Through a combination of anecdotal stories from his time at the White House and sharing images from an ongoing series of photographs made with the 19th century wet-plate collodion process, Jared's lecture will reflect on the construction of national memory and identity while considering the importance of place, the passage of time, and political dimensions of photographic representation.
Learn more about Jared Ragland
Additional Events
Dr. Micah Dean Hicks
Wednesday, April 8th, Reading at 11:00 a.m., Book Signing at noon, Rush Auditorium (J-103)

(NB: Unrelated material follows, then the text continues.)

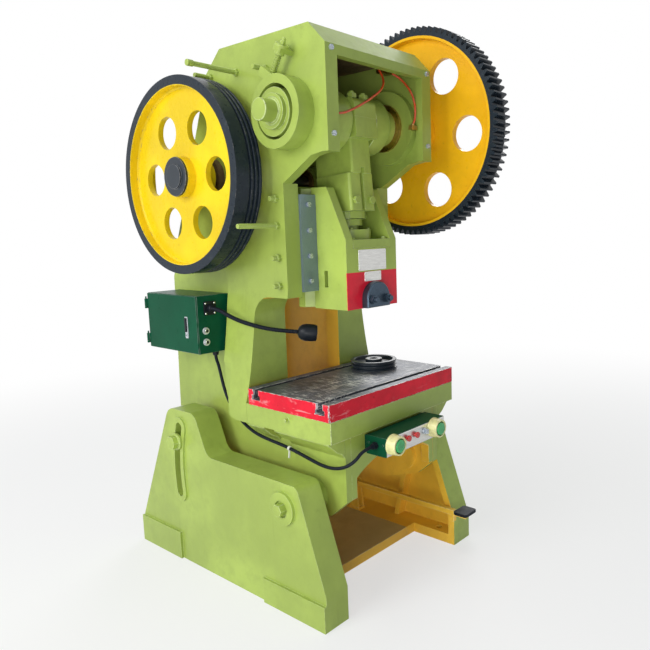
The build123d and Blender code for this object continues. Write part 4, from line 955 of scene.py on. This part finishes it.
class PRESS_OT_cords(bpy.types.Operator):
    """Control cable, grease hoses and the lamp's bent arm"""
    bl_idname = "press.cords"
    bl_label = "Cable, hoses and lamp arm"

    def execute(self, context):
        for node, route, radius, material in (
                ("control_cable", cable_route, cable_radius, "black rubber"),
                ("hose_left", hose_left_route, hose_radius, "hose plastic"),
                ("hose_right", hose_right_route, hose_radius, "hose plastic")):
            data = spline(node + "_line", route, radius)
            data.materials.append(finish(material))
            line = bpy.data.objects.new(node + "_line", data)
            context.scene.collection.objects.link(line)
            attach(line, "frame")
            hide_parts(node)
        soften_each((
            ("cable_glands", 0.0008, "black plastic", 2),
            ("cable_tie", 0.0004, "white plastic", 2),
            ("grease_fittings", 0.0008, "bronze", 2)))

        per_ring = 6
        path = points_of(neck_route, sizes().neck_pitch / per_ring)
        radii = [0.0068 + 0.0013 * abs(math.sin(math.pi * i / per_ring)) ** 0.7 for i in range(len(path))]
        neck = swept(path, radii, 14)
        profile = metres(((0, 4), (10.5, 4), (12.5, 2.5), (13.8, -2), (14, -17), (0, -17)))
        sleeve = turned(profile, (lamp_x, lamp_y, lamp_z), -Y, 32)
        half, inset, front = 0.026, 0.007, 0.409
        foot = block((lamp_x - half, front, lamp_z - half), (lamp_x + half, cabinet_front, lamp_z + half),
                     0.005, Y)
        rounded(foot, 0.0008, 2)
        reach = half - inset
        places = [(lamp_x + dx, lamp_z + dz) for dx in (-reach, reach) for dz in (-reach, reach)]
        screws = [dome((x, front - 0.0002, z), -Y, 0.0042, 0.0026) for x, z in places]

        def arm_rule(c, n):
            """Chrome screws on a plastic foot and sleeve, and a rubber neck"""
            near_screw = any(math.hypot(c.x - x, c.z - z) < 0.0045 for x, z in places)
            if near_screw and 0.404 < c.y < front + 0.0001:
                return 2
            return 1 if c.y > 0.392 else 0

        in_place_of("lamp_arm", merged(neck, sleeve, foot, *screws),
                    ["black rubber", "black plastic", "chrome"], arm_rule, "bent", 50.0)
        return {"FINISHED"}


# Stage

camera_place = Vector((-1.7670, -1.6876, 1.3169))
camera_yaw, camera_pitch, camera_roll = 51.6, -7.62, -1.18
camera_focal_px, camera_centre_px = 644.63, (412.71, 313.68)
frame_px, sensor_mm = 650, 36
fill_level, fill_colour = 0.15, (0.86, 1.0, 1.0)
lights_aim = Vector((0, 0.2, 1.0))
soft_lights = (         # name, place, side of the square in metres, watts
    ("left softbox", (-4.4, 0.4, 2.7), 2.8, 150),
    ("low softbox", (-2.9, -2.5, 0.7), 1.6, 50),
    ("top softbox", (-0.4, 0.4, 5.2), 2.6, 70),
    ("back softbox", (3.6, 2.2, 3.3), 2.4, 72))


class PRESS_OT_stage(bpy.types.Operator):
    """Floor, soft lights and the camera"""
    bl_idname = "press.stage"
    bl_label = "Stage"

    def execute(self, context):
        scene = context.scene
        bm = bmesh.new()
        bmesh.ops.create_grid(bm, x_segments=1, y_segments=1, size=sizes().floor_size / 2)
        mesh = bpy.data.meshes.new("floor")
        bm.to_mesh(mesh)
        bm.free()
        floor = bpy.data.objects.new("floor", mesh)
        scene.collection.objects.link(floor)
        s = Shade("floor", Roughness=0.9, Specular_IOR_Level=0.1)
        base = colours().floor
        s.feed("Base Color", s.mix(s.noise(0.8, 4.0), tone(base, 0.985), tone(base, 1.01)))
        away = (s.x * s.x + s.y * s.y) ** 0.5
        share = s.seen() * (away.above(1.2, 5.0) * 0.38 + 0.62)
        glow = s.node("ShaderNodeEmission", None, {"Strength": 1.0})
        lit = Value(s, s.shader.outputs[0])
        both = s.node("ShaderNodeMixShader", None, {0: share, 1: lit, 2: glow})
        s.tree.links.new(both.socket, s.tree.nodes["Material Output"].inputs[0])
        mesh.materials.append(s.material)

        world = bpy.data.worlds.new("studio")
        scene.world = world
        world.use_nodes = True
        sky = Nodes(world.node_tree)
        back = world.node_tree.nodes["Background"]
        seen = sky.seen()
        strength = seen * (1.0 - fill_level) + fill_level
        sky.tree.links.new(strength.socket, back.inputs["Strength"])
        sky.tree.links.new(sky.mix(seen, fill_colour, (1, 1, 1)).socket, back.inputs["Color"])

        for name, place, size, power in soft_lights:
            lamp = bpy.data.lights.new(name, "AREA")
            lamp.shape, lamp.size, lamp.energy = "SQUARE", size, power
            holder = bpy.data.objects.new(name, lamp)
            holder.location = place
            holder.rotation_euler = (lights_aim - Vector(place)).to_track_quat("-Z", "Y").to_euler()
            scene.collection.objects.link(holder)

        yaw, pitch, roll = (math.radians(a) for a in (camera_yaw, camera_pitch, camera_roll))
        ahead = Vector((math.sin(yaw) * math.cos(pitch), math.cos(yaw) * math.cos(pitch), math.sin(pitch)))
        right = ahead.cross(Z).normalized()
        up = right.cross(ahead)
        right_rolled = right * math.cos(roll) + up * math.sin(roll)
        up_rolled = up * math.cos(roll) - right * math.sin(roll)
        data = bpy.data.cameras.new("camera")
        data.sensor_width = sensor_mm
        data.lens = camera_focal_px * sensor_mm / frame_px
        data.shift_x = (frame_px / 2 - camera_centre_px[0]) / frame_px
        data.shift_y = (camera_centre_px[1] - frame_px / 2) / frame_px
        camera = bpy.data.objects.new("camera", data)
        turn = Matrix((right_rolled, up_rolled, -ahead)).transposed()
        camera.matrix_world = Matrix.Translation(camera_place) @ turn.to_4x4()
        scene.collection.objects.link(camera)
        scene.camera = camera

        scene.view_settings.view_transform = "Standard"
        return {"FINISHED"}


class PRESS_PT_panel(bpy.types.Panel):
    """The steps that dress the press"""
    bl_idname = "PRESS_PT_panel"
    bl_label = "Stamping press"
    bl_space_type = "VIEW_3D"
    bl_region_type = "UI"
    bl_category = "Press"

    def draw(self, context):
        for operator in steps:
            self.layout.operator(operator.bl_idname)
        for group in (sizes(), colours()):
            for key in group.__annotations__:
                self.layout.prop(group, key)


steps = (PRESS_OT_stage, PRESS_OT_cords, PRESS_OT_legs, PRESS_OT_body, PRESS_OT_table, PRESS_OT_drive,
         PRESS_OT_guide, PRESS_OT_electrics)
classes = (PressSizes, PressColours, *steps, PRESS_PT_panel)


def register():
    for cls in classes:
        bpy.utils.register_class(cls)
    bpy.types.Scene.press_sizes = bpy.props.PointerProperty(type=PressSizes)
    bpy.types.Scene.press_colours = bpy.props.PointerProperty(type=PressColours)


def unregister():
    del bpy.types.Scene.press_colours
    del bpy.types.Scene.press_sizes
    for cls in reversed(classes):
        bpy.utils.unregister_class(cls)


def main():
    register()
    for operator in steps:
        group, name = operator.bl_idname.split(".")
        getattr(getattr(bpy.ops, group), name)()


if __name__ == "__main__":
    main()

Dr. Micah Dean Hicks is the author of the novel Break the Bodies, Haunt the Bones and the story collection Electricity and Other Dreams. He is the recipient of a National Endowment for the Arts creative writing fellowship, has been awarded the Calvino Prize, and is a two-time finalist for the Nelson Algren Award. His writing has appeared in The Best American Science Fiction and Fantasy, The New York Times, Lightspeed, Nightmare, and elsewhere. Hicks grew up in rural southwest Arkansas and now lives in Orlando. He teaches creative writing at the University of Central Florida.